◆ **PROMPT**:
Repeat the material below exactly, line for line.
— BEGIN —
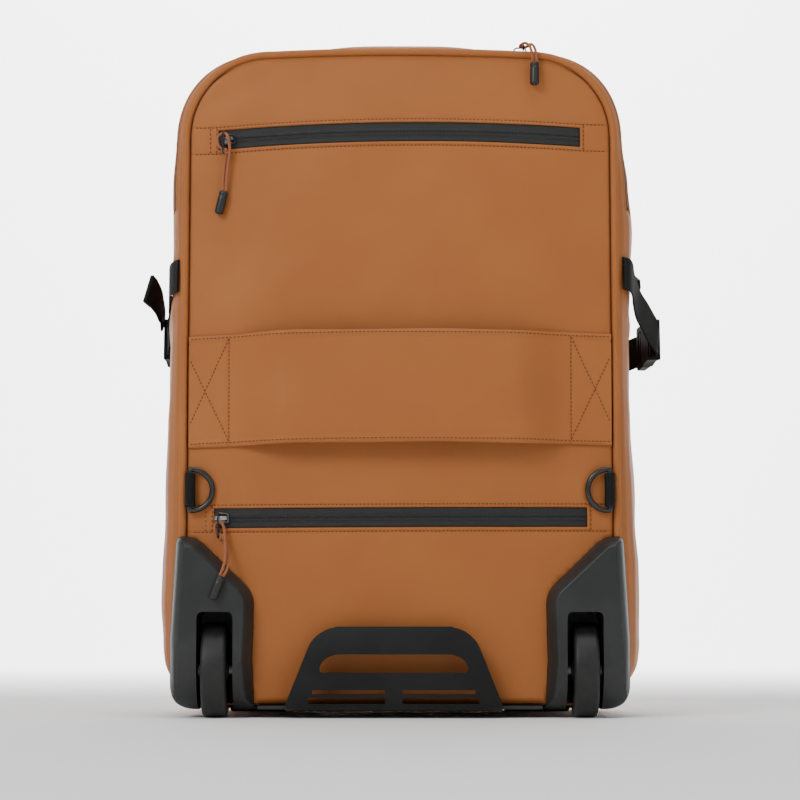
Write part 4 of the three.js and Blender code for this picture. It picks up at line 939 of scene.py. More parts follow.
def make_panel(name, node, material, clusters, levels, counts, face, facing, keep=None):
    """A panel on the seam outline. Face gives its depth and how dark its seams are: dark thread and
    painted shade in their grooves.
    """
    flat_x, curves = panel_grid(panel_columns(*clusters), levels)
    z = rows_between(curves, counts)
    x = np.broadcast_to(flat_x, z.shape) * bag_half(z) / BAG_HALF_TOP
    y, seam = face(x, z)
    piece = grid_piece(name, np.stack([x, y, z], -1), material, uv=np.stack([x, z], -1), seam=seam,
                       facing=(0, facing, 0), keep=keep, slot="tan_cloth", node=node)
    thicken(piece, PANEL_WALL)


def make_back_panel(material):
    """The worn panel: its grid follows the edges of both zip windows."""
    ends = [zip_[end] for zip_ in (UPPER_ZIP, LOWER_ZIP) for end in ("left", "right")]
    levels = [lambda x, z=zip_, d=reach: zip_z(z, np.clip(x, z["left"], z["right"])) + d
              for zip_ in (LOWER_ZIP, UPPER_ZIP)
              for reach in (-ZIP_HALF - 4.6, -ZIP_HALF + 1.4, ZIP_HALF - 1.4, ZIP_HALF + 4.6)]

    def face(x, z):
        relief, seam = back_relief(x, z)
        return back_panel_y(x, z) - relief, seam
    make_panel("worn_panel", "back_panel", material, (ends, 150), levels,
               [26, 14, 6, 14, 62, 14, 6, 14, 16], face, -1, outside_housings(2.5))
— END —
◆ **THE REPLY**:
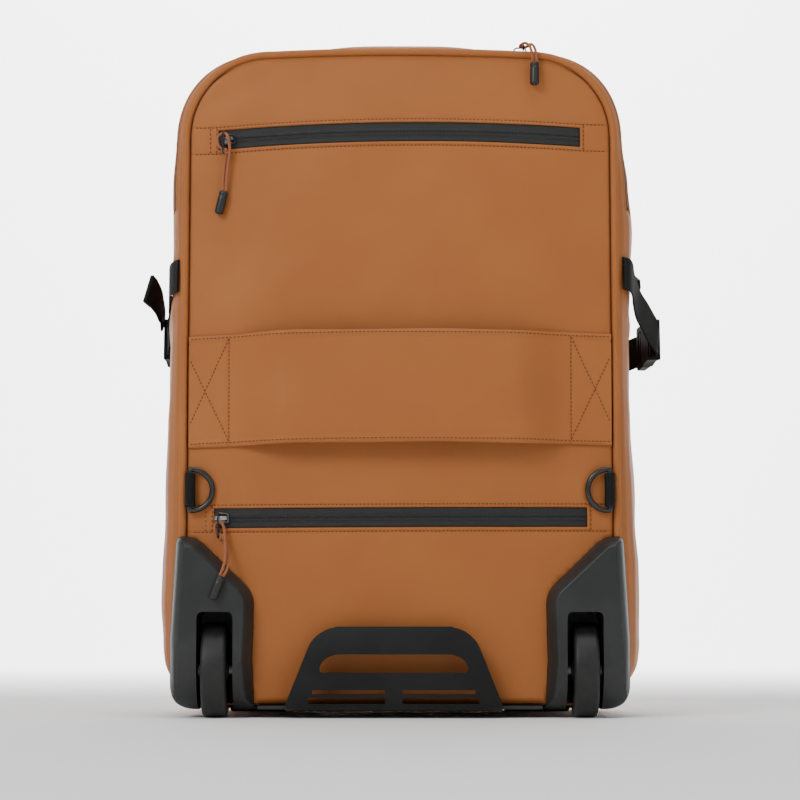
Write part 4 of the three.js and Blender code for this picture. It picks up at line 939 of scene.py. More parts follow.
def make_panel(name, node, material, clusters, levels, counts, face, facing, keep=None):
    """A panel on the seam outline. Face gives its depth and how dark its seams are: dark thread and
    painted shade in their grooves.
    """
    flat_x, curves = panel_grid(panel_columns(*clusters), levels)
    z = rows_between(curves, counts)
    x = np.broadcast_to(flat_x, z.shape) * bag_half(z) / BAG_HALF_TOP
    y, seam = face(x, z)
    piece = grid_piece(name, np.stack([x, y, z], -1), material, uv=np.stack([x, z], -1), seam=seam,
                       facing=(0, facing, 0), keep=keep, slot="tan_cloth", node=node)
    thicken(piece, PANEL_WALL)


def make_back_panel(material):
    """The worn panel: its grid follows the edges of both zip windows."""
    ends = [zip_[end] for zip_ in (UPPER_ZIP, LOWER_ZIP) for end in ("left", "right")]
    levels = [lambda x, z=zip_, d=reach: zip_z(z, np.clip(x, z["left"], z["right"])) + d
              for zip_ in (LOWER_ZIP, UPPER_ZIP)
              for reach in (-ZIP_HALF - 4.6, -ZIP_HALF + 1.4, ZIP_HALF - 1.4, ZIP_HALF + 4.6)]

    def face(x, z):
        relief, seam = back_relief(x, z)
        return back_panel_y(x, z) - relief, seam
    make_panel("worn_panel", "back_panel", material, (ends, 150), levels,
               [26, 14, 6, 14, 62, 14, 6, 14, 16], face, -1, outside_housings(2.5))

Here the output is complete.